KAMIKAZE FATCATS

Darling targets bankers

Darling
CHANGE: Darling
Fred the Shred
BANKER: Fred the Shred

BANKERS who wrecked the British economy will have their hands tied by tough new rules.

Chancellor Alistair Darling will this week announce powers to crack down on Britain's banks - with new reforms to prevent another credit crunch.

Writing exclusively in the News of the World today, he declares: "We need to learn lessons from the financial crisis in which banks behaved in a kamikaze manner and the regulatory system failed . . . I want a new banking system we can all rely on."

Mr Darling is to give himself new powers so he can demand the Bank of England and the Financial Services Authority take fast action against rogue banks.

In 1997, Labour made the Bank of England completely independent.

But when the credit crisis erupted in 2007, Treasury officials were frustrated at the slow steps taken by the Bank of England to intervene.

Mr Darling will have a veto allowing him to over-rule the Bank's governor, Mervyn King. A Treasury source said: "We need to ensure we can intervene quickly when we need to, and that means a veto."

But Mr Darling will try to offset this by giving new powers to both the Bank of England and the FSA. Under the plans:

  • BOSSES at the FSA will be able to ban banks from paying massive wages and bonuses unless they are making profits.
  • BANKS will be forced to hold more cash in reserve - and will have to open their accounts to scrutiny.
  • THE Bank of England will publish "risk assessments" of British financial institutions.
  • FINANCIAL institutions will be banned from taking part in risky foreign investments such as the notorious US sub-prime mortgage market.

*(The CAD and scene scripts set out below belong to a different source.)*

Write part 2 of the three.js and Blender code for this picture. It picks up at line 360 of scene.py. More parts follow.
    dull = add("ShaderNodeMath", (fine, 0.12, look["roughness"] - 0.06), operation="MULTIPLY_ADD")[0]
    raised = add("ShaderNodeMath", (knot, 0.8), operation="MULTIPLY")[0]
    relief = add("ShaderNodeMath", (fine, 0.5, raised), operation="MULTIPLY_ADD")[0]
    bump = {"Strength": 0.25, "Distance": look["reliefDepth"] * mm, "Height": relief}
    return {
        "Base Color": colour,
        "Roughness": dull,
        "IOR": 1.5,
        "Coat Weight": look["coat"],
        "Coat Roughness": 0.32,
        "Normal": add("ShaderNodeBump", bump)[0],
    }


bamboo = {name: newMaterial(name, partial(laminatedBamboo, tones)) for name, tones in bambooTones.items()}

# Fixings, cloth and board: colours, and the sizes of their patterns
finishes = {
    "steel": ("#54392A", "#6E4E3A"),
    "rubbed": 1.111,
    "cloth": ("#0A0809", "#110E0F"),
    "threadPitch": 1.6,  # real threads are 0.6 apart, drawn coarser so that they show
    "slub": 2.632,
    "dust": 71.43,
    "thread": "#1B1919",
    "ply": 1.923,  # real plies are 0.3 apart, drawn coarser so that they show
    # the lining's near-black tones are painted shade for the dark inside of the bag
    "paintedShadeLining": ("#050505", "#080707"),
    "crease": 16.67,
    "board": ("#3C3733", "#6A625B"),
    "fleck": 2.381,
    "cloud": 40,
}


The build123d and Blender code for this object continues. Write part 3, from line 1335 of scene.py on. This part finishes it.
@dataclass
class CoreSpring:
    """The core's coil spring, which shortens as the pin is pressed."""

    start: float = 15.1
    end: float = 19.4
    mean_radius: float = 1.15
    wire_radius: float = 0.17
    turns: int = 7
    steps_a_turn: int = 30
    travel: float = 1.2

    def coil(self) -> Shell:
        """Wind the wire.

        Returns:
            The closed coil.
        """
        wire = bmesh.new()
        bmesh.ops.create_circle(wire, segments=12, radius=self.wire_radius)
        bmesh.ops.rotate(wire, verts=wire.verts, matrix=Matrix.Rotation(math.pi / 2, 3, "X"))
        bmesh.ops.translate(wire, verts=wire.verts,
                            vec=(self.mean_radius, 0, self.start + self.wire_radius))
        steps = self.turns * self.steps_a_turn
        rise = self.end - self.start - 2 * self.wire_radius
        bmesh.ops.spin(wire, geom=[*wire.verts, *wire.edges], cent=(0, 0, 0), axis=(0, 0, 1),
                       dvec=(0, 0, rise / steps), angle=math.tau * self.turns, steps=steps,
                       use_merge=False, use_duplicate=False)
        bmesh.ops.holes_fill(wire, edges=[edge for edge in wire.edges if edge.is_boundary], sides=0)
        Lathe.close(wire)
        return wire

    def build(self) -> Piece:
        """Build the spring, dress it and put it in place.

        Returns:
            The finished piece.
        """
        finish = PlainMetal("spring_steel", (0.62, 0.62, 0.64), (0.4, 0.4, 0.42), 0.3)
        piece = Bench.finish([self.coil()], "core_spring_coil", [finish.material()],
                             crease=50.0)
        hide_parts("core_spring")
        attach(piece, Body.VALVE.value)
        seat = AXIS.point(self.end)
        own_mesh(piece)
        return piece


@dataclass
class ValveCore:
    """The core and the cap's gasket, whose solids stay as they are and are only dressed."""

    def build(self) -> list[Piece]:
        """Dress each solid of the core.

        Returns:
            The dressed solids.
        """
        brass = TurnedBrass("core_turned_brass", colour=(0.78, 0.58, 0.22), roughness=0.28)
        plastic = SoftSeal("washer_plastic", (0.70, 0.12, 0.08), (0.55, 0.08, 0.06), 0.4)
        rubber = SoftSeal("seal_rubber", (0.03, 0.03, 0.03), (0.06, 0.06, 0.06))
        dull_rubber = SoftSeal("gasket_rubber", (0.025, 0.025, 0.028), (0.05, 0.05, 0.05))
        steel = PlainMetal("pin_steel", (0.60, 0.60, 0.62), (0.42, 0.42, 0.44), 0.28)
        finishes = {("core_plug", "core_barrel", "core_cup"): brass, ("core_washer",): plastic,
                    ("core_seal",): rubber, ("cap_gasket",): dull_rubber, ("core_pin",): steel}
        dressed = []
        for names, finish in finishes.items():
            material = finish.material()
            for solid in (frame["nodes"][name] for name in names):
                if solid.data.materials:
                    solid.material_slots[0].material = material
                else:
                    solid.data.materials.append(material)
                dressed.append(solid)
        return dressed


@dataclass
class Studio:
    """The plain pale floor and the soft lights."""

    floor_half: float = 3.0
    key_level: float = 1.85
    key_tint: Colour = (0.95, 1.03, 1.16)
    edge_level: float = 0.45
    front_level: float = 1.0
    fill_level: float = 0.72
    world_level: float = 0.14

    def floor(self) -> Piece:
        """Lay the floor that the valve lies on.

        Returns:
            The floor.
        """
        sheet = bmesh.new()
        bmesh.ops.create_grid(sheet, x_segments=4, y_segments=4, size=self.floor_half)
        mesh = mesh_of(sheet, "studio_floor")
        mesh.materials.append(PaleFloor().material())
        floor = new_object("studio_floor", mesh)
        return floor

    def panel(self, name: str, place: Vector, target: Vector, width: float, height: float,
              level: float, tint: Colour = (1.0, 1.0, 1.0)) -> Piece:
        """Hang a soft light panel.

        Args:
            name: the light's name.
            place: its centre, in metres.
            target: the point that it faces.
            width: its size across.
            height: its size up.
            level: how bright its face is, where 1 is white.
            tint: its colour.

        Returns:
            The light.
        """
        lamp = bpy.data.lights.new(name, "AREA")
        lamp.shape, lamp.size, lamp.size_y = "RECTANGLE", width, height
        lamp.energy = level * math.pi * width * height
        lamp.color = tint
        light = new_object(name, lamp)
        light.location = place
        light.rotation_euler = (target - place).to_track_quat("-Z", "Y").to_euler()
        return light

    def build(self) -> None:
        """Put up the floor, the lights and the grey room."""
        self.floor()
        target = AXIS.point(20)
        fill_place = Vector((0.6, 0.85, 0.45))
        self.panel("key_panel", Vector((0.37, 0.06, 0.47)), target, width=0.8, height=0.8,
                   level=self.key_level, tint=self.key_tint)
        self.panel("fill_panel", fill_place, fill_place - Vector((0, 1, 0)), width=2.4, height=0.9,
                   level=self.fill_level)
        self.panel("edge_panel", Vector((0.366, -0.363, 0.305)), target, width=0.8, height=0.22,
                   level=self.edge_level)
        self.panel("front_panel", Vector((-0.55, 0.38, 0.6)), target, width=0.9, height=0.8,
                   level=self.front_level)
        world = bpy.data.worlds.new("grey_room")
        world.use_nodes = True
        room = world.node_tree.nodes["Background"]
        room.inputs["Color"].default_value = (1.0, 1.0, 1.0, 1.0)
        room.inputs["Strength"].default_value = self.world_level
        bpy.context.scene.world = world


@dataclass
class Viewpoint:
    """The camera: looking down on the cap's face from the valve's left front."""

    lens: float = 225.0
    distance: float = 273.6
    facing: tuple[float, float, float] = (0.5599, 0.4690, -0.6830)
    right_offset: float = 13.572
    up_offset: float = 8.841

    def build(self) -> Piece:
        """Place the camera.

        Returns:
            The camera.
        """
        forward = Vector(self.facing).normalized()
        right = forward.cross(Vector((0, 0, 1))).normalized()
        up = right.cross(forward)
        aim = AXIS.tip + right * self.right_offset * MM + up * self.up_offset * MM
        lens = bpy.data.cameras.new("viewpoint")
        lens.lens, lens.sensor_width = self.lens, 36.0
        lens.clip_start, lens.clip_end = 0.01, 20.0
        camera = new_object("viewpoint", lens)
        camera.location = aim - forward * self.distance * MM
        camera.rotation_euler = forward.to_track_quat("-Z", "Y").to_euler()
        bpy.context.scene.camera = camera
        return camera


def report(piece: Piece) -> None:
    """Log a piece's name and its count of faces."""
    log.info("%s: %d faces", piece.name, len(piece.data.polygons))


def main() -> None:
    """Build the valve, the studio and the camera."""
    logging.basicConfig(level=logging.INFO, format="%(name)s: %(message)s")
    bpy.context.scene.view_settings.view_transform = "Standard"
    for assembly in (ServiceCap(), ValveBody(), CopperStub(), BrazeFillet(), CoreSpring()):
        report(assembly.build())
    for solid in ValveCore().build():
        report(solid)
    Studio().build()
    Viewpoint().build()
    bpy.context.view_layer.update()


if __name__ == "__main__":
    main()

The City has warned that too much regulation could slow its recovery and keep Britain in recession for longer. And Banks say moves to force them to hold cash in reserve will hurt customers.

Angela Knight, chair of the British Bankers' Association, said: "The more capital and liquidity that a bank has to hold, the less they are able to lend."

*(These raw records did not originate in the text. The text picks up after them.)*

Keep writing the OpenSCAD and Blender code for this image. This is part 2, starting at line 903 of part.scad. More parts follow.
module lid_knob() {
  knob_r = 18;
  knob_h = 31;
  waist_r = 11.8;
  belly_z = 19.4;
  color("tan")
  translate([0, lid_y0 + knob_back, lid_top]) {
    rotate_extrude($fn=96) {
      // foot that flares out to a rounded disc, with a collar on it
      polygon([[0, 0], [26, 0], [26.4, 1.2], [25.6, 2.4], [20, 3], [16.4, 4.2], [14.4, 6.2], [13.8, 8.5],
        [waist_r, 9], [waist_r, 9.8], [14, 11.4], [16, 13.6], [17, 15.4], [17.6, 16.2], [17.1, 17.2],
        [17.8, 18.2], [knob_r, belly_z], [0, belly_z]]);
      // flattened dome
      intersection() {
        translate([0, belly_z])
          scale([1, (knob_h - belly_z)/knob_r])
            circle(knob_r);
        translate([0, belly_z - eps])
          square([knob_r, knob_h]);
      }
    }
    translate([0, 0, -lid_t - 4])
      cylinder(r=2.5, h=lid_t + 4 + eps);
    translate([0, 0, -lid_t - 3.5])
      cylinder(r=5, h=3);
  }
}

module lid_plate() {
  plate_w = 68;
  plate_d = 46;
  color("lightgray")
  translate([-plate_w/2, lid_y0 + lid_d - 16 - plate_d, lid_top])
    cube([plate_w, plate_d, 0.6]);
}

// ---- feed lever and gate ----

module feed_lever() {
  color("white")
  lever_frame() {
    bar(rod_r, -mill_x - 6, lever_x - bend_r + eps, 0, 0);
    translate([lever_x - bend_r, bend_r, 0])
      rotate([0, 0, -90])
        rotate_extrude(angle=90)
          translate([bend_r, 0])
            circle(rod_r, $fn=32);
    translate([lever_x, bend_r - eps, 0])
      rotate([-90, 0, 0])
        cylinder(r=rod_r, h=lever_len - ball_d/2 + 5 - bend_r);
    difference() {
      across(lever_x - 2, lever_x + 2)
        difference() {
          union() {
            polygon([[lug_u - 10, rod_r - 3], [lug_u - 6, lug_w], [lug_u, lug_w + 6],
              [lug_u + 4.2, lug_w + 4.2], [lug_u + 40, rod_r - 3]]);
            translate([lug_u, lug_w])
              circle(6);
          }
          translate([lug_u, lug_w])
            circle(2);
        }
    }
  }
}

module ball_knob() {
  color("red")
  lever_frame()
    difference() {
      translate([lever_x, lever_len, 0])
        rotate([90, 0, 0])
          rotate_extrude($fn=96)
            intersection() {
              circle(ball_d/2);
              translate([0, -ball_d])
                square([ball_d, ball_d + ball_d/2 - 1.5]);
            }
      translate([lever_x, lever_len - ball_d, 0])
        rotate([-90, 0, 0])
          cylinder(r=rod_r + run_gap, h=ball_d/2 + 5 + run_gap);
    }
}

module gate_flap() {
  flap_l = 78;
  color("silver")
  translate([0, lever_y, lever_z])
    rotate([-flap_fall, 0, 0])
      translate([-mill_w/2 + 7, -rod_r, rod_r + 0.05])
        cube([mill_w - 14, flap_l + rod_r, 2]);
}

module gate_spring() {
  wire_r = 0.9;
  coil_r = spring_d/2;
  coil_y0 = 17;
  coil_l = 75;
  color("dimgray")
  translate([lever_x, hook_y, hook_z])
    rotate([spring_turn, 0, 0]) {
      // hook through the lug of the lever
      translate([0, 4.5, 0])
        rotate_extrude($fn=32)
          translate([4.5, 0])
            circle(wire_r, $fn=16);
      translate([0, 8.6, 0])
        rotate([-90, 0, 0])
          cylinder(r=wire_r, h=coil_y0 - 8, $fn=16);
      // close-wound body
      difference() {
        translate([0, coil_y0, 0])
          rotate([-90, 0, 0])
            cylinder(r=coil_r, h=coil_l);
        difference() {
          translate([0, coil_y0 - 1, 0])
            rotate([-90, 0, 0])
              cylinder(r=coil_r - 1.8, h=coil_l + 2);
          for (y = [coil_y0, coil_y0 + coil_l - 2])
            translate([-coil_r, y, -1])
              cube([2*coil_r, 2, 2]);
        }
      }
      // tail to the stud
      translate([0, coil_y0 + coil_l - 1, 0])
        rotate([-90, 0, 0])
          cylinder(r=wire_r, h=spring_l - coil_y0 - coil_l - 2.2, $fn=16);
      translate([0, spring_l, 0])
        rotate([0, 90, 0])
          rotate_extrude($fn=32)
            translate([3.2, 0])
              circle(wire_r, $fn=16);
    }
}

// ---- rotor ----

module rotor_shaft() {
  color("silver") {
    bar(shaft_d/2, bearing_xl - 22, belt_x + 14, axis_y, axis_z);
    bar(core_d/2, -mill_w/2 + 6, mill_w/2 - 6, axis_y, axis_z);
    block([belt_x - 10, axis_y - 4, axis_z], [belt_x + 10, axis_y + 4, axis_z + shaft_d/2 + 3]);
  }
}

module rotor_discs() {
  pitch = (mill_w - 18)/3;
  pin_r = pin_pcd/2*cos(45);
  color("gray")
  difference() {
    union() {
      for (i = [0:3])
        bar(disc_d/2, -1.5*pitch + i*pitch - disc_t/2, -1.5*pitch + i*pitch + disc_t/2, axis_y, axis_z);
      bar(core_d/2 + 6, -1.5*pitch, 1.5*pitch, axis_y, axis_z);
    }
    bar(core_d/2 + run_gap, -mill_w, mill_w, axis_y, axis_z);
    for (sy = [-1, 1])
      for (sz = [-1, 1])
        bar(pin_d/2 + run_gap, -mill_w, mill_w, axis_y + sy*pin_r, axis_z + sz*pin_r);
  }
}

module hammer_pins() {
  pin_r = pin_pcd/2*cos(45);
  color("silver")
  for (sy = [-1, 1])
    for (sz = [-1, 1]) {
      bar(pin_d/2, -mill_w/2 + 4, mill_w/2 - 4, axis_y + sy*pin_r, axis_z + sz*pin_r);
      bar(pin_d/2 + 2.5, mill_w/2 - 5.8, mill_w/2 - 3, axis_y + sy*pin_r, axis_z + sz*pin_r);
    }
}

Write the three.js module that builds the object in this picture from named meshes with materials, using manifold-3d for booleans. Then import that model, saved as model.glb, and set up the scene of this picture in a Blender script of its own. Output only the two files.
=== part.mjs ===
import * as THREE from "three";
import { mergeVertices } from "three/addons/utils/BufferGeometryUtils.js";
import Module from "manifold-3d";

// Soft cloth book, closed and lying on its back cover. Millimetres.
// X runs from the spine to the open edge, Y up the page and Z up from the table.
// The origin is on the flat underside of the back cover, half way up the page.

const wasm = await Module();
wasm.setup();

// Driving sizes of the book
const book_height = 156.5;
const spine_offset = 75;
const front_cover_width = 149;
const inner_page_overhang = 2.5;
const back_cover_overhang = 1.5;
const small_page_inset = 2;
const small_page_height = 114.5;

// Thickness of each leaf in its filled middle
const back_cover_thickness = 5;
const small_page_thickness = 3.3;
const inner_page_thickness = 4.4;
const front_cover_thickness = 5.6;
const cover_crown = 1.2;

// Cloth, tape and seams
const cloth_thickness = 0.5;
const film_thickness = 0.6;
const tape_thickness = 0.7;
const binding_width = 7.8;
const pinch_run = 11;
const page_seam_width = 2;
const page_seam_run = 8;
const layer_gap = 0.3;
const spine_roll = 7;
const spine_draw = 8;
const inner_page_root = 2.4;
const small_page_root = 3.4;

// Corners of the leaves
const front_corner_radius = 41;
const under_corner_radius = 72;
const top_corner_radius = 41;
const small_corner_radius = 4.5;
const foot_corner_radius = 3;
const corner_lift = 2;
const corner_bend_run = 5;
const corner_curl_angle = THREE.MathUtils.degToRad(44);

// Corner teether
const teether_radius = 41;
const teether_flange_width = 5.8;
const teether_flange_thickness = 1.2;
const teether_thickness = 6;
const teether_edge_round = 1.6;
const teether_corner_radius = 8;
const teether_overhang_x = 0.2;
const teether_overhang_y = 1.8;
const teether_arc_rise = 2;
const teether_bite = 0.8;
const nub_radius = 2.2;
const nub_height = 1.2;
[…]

A number of banks, including RBS - headed at the height of the credit crisis by Sir Fred 'The Shred' Goodwin - had to be bailed out with billions from the Government.

___________

TIME FOR SYSTEM TO CHANGE

THE old banking system led us to this recession, writes Alistair Darling, Chancellor of the Exchequer

We need to learn lessons from the financial crisis in which banks behaved in a kamikaze manner and the regulatory system failed.

Far too many people in boardrooms did not know nor understand what was happening in their institutions.

We know now that no authority in the world understood the true risks to the system or the likely consequences. That needs to change. I want a new banking system we can all rely on and which will be the foundation of our new prosperity.

This week I shall publish the government's thinking on further financial reform so that in future we shall be in a better position to prevent the problems that pose a threat to our prosperity. We will deliver tougher regulation and more rigorous monitoring and managing of system-wide risks so we can make sure we are ready and able to deal with failures when they arise.

Regulators will get powers to do their jobs more effectively, to ask searching questions of the institutions. Businesses need to be able to borrow. Families need to get mortgages. The stakes are high but a stable financial world is a goal we are determined to achieve.

Your comments

This article has 2 comments

The worst thing the government did was to remove responsibility for regulation from the BoE in 1997. The toothless FSA was powerless (and prevented by Brown) to effectively regulate the banks.

Its staff come from the banks and their performance appraisals depend on favourable feedback from the same banks the staff are supposed to be regulating.

Now Darling wants to take more power from the BoE (supposedly independent....!) by allowing himself to veto any action it wishes to take?

This is a recipe for a bigger, worse credit crisis in the future.

Time Labour were evicted.

By SianB. Posted July 5 2009 at 12:09 PM.

Darling wants to ban the banks from paying bonuses unless they are making profits.

Pointless window-dressing. Right up until the financial markets walked off the cliff, all banks showed a profit. It was only in the following year (after payment of the biggest bonuses in banking history) that SOME banks paid bonuses.

There were still banks making profits and paying big bonuses. Barclays has just announced it's £1bn plus bonus pot for this year, as it made big profits during the credit crunch (all those strapped consumers using credit cards at 18% pa to survive).

Knowing City culture, the other banks will look to pay similar or better bonuses, to keep staff unemployable anywhere else.

Darling could do better, but won't. These regulations change NOTHING, and the City is already staffing up again. They think it's business as normal and it will be.


By SianB. Posted July 5 2009 at 12:14 PM.